§ **WHAT IS BEING ASKED**: Report only the number of lines in this material that include "solid".
### RECORDS ###
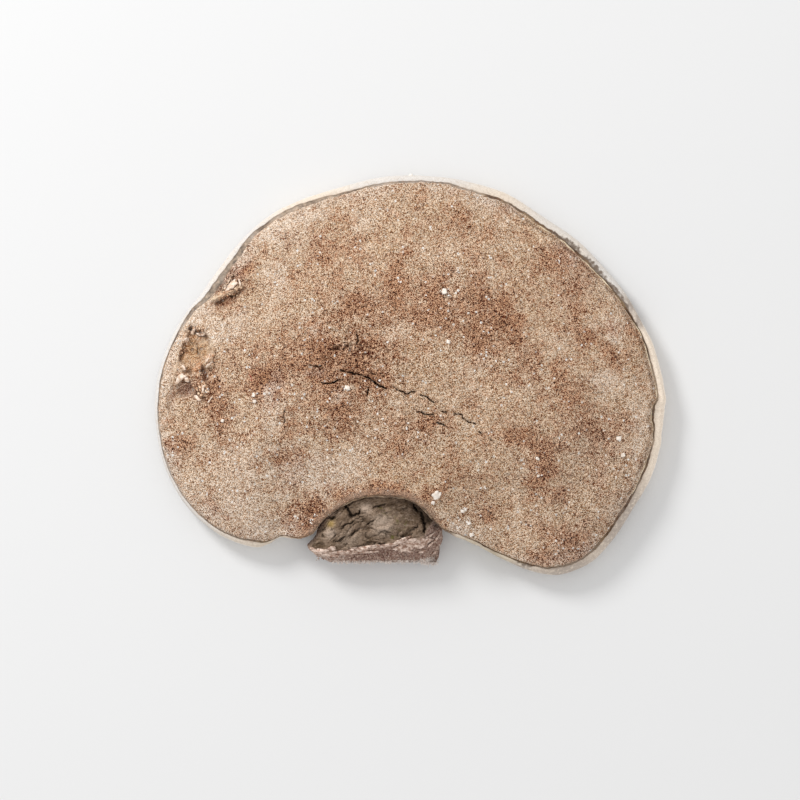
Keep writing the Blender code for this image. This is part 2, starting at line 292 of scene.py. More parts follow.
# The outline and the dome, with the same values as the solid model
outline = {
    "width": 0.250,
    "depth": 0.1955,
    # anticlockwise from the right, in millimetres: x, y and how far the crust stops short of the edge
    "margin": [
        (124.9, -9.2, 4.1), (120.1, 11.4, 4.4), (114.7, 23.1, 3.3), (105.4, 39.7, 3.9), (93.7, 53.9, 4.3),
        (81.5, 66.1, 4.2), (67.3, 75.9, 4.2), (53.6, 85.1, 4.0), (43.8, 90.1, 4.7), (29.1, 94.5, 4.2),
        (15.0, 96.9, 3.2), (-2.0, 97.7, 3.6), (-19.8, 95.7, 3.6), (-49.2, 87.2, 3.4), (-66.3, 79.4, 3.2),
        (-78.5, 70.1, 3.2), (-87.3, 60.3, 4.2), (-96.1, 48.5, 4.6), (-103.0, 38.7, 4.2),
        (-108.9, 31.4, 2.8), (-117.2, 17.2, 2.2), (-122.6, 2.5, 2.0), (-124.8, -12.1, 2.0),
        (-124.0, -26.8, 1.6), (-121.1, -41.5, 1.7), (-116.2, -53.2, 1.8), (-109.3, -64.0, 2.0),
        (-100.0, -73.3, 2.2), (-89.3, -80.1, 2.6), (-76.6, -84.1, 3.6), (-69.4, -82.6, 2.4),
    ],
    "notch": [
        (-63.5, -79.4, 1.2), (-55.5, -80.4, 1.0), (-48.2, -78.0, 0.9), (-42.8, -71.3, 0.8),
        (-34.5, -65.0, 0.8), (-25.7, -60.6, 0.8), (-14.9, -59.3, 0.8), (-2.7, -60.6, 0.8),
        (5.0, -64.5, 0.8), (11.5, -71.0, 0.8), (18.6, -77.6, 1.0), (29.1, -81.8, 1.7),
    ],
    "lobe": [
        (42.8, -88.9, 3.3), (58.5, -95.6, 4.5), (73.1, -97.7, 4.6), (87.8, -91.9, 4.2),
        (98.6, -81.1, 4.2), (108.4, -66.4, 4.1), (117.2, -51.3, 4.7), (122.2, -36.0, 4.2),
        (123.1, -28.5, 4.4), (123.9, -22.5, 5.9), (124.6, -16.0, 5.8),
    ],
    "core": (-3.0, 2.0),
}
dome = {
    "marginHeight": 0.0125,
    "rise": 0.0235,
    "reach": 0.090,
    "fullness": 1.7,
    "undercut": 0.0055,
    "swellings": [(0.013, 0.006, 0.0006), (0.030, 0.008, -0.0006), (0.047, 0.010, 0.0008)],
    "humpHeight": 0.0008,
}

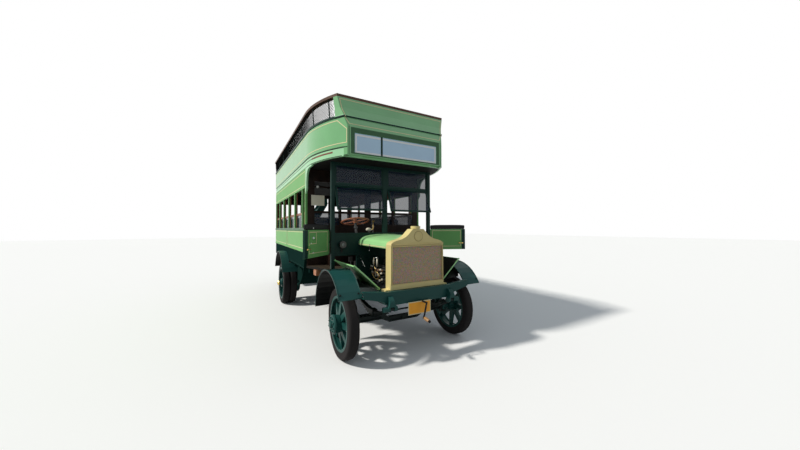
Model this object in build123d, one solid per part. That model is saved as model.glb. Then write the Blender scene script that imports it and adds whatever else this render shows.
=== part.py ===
###
### RECORDS ###
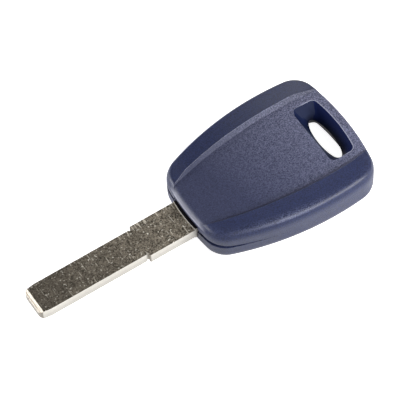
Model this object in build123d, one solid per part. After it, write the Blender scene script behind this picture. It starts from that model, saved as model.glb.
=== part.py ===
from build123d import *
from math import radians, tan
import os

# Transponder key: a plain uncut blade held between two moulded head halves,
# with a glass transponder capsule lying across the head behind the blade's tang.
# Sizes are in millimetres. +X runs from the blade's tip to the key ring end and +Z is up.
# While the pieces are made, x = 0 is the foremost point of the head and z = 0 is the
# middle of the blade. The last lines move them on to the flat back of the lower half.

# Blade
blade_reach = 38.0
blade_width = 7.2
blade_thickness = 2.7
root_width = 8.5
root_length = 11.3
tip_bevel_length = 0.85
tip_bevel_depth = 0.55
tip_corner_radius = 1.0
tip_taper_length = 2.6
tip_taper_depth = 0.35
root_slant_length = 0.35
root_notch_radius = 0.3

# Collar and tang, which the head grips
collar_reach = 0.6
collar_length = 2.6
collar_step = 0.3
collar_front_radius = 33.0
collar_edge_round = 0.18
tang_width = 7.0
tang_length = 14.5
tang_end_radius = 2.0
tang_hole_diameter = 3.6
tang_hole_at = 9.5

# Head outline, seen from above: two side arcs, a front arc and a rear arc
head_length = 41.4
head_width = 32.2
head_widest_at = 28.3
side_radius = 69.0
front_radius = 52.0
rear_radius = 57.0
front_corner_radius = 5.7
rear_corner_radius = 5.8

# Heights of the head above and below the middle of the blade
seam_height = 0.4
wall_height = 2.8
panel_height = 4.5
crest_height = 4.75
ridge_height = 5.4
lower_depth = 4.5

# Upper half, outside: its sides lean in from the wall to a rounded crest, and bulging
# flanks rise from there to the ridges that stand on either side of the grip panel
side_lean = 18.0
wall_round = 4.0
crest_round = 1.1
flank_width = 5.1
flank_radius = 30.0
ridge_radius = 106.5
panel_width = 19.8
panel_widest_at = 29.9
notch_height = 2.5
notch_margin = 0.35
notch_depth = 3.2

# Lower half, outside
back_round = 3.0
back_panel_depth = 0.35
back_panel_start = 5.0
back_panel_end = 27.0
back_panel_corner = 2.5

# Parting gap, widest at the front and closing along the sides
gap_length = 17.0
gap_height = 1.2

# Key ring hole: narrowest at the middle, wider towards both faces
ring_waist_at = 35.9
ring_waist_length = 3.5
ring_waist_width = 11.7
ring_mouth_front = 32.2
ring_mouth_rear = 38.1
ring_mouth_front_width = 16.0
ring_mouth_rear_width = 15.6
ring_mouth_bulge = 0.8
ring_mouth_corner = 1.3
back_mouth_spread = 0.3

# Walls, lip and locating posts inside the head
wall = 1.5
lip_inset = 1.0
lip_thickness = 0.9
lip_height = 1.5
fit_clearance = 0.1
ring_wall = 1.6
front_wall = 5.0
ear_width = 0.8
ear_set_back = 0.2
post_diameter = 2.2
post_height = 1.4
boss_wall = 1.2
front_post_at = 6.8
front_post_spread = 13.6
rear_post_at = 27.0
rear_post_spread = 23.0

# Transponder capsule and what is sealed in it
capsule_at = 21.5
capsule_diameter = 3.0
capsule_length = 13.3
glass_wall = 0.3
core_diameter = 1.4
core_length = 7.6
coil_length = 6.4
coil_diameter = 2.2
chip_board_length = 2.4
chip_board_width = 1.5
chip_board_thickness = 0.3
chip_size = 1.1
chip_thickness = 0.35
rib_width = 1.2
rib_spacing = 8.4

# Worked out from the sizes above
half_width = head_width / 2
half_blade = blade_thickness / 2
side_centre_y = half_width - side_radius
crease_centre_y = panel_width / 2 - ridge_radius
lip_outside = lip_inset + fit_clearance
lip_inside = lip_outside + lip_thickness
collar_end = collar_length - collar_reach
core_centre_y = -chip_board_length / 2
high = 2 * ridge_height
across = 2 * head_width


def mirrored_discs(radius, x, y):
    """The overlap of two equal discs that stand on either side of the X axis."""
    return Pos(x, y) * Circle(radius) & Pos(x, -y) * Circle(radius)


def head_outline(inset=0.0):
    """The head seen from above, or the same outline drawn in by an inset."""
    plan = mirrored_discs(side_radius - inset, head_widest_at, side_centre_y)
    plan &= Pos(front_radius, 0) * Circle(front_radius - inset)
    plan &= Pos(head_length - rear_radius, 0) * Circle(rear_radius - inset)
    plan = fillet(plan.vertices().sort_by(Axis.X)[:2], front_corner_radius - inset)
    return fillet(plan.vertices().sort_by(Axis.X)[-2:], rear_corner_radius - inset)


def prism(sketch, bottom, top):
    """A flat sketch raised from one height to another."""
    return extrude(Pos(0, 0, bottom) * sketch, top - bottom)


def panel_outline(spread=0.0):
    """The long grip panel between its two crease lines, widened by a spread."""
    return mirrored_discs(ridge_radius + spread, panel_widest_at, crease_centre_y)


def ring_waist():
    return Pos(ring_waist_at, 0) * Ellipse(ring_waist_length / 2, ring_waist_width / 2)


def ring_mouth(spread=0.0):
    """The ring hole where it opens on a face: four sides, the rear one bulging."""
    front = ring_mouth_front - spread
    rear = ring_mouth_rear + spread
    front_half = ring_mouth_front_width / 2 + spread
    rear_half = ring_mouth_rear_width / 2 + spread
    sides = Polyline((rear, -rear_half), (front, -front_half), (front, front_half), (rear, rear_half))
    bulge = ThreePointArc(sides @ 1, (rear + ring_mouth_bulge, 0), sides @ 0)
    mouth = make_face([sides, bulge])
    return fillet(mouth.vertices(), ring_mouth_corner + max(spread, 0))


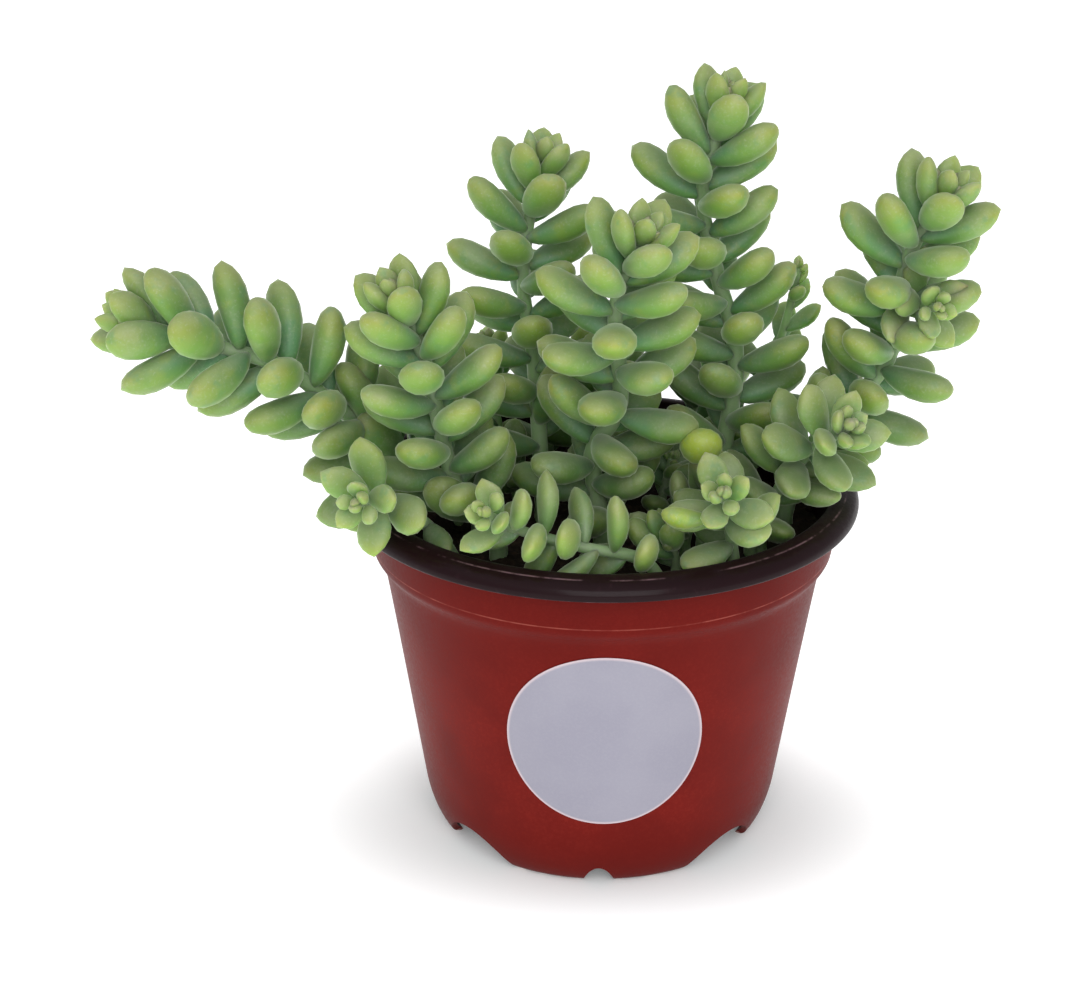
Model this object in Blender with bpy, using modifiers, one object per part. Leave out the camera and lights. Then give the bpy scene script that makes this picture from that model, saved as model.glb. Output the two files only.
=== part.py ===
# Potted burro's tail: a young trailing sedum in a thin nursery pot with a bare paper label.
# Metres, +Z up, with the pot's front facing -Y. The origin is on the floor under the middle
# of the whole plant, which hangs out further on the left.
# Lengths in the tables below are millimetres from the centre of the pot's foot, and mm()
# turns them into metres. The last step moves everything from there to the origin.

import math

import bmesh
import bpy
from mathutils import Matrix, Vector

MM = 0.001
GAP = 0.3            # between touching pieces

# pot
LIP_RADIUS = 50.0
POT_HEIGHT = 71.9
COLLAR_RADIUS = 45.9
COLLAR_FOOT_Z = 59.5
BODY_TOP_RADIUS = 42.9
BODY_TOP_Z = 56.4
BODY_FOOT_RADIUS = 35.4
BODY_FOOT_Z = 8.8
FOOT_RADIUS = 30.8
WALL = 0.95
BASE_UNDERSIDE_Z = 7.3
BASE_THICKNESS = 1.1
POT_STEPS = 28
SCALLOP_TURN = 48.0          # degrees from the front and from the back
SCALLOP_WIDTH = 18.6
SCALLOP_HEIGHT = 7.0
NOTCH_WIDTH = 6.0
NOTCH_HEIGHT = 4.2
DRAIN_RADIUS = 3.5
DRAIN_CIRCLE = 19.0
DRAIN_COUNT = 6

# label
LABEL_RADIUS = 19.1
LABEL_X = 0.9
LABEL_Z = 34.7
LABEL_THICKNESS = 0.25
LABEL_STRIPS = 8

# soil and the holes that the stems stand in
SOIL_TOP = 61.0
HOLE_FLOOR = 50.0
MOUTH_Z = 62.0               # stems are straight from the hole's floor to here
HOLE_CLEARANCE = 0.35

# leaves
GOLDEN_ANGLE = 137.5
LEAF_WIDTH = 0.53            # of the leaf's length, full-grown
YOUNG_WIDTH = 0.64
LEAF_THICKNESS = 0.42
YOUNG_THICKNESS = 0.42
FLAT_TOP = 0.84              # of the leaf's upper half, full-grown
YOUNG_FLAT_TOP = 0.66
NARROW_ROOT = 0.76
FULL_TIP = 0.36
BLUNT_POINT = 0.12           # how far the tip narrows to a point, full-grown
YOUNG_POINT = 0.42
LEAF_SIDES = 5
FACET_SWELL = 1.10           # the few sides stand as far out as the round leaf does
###
§ **FINISHED TASK**: 3